I asked him who his biggest influences as a jazz musician were, and he said his father was the biggest of all. But he also gives credit to Bill Evans, Miles Davis, John Coltrane, Joe Zawinul of Weather Report, and pianist Russell Ferrante, of the Yellowjackets, whom he describes as one of the most remarkable musicians he has encountered.

Looking for a change of scene, he moved from LA up to the Bay Area, where he freelanced for a few years and then, in his early 30s, found himself at Cal State Hayward (now East Bay), where he studied with Frank La Rocca and earned a master’s degree. He describes the program there as wonderful, and said that La Rocha had a way of zeroing in on the things Justin needed to improve in his music.

As one who always enjoyed school, it was a natural step for him to continue with graduate work, next at the University of Oregon in Eugene, where he studied with Robert Kyr (an early Pacific Serenades composer, in 1990) and in 2011 finished his PhD.

He now lives in Portland, OR, with his wife Jennifer and their son, Loren. But not for long—he has just accepted a job at Georgia Perimeter College in Atlanta, where he will be taking over the theory and aural skills courses and rebuilding their curriculum.

I was curious to know how he experienced the dichotomy between jazz and classical music. “Early on, I think I understood the performance issues of writing for a jazz ensemble, but it took longer for me to get at those issues for a chamber ensemble. And for a long time, I deliberately steered away from combining the two. But for two years now, I have tried to synthesize those disparate worlds. So far, I find it easier to take elements from classical to jazz, than from jazz to classical.”

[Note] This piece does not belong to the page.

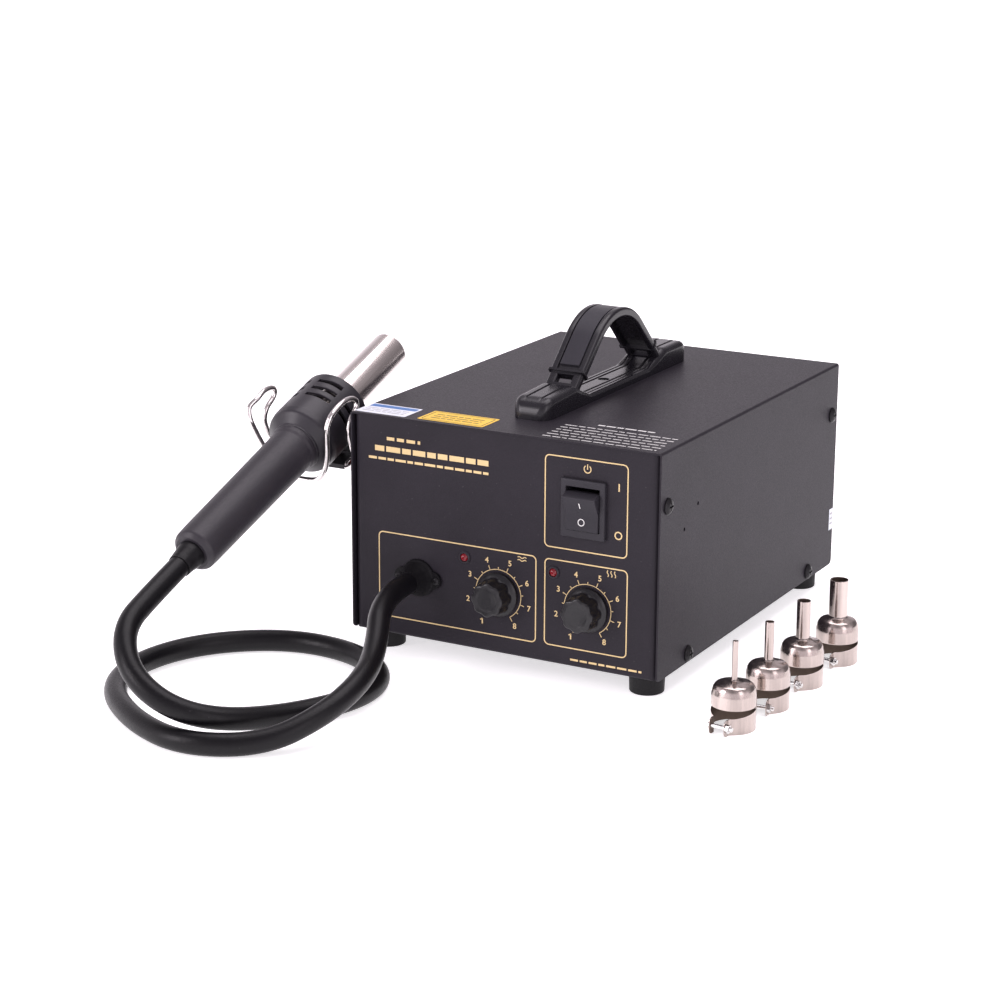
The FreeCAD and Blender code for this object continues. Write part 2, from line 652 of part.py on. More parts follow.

His Four Songs for baritone and string quartet, on excerpts from Lucretius’s On the Nature of the Universe, will be premiered by Pacific Serenades on our May concerts. Curious as to why he would choose such a heady-sounding, classical text for these songs, he told me “Images in the poetry spoke to me, and I felt that they suited my style of composition. These poems are about the physical nature of the world—the structure of atoms, the nature of thunder and lightning—things I can wrap my head around. I felt that I could really get to the core meaning of the texts and then express that through the music.”

About writing for a voice along with string quartet, he said, “The great thing about it is that you’re dealing with five members of an ensemble who can have a conversation as equals. I like that a lot, that equality. One movement is particularly contrapuntal. Instruments interact and soar through each other; they blossom out of this texture, come to life on their own, and fade into background.”

Are there elements of jazz in these songs? “Jazz will always be part of whatever I write. But though the harmony in these songs is not that different from a piece I’d write for a jazz ensemble, the rhythm is not overtly influenced by jazz.”

For me, it’s so interesting to know composers long enough to be able to watch their work evolve and mature, to hear how they make a language of their own out of the varieties of styles they are steeped in. Thus, I am so looking forward to hearing Justin Morell’s new songs, to having them join the 105 works that have preceded them as works commissioned and premiered by Pacific Serenades.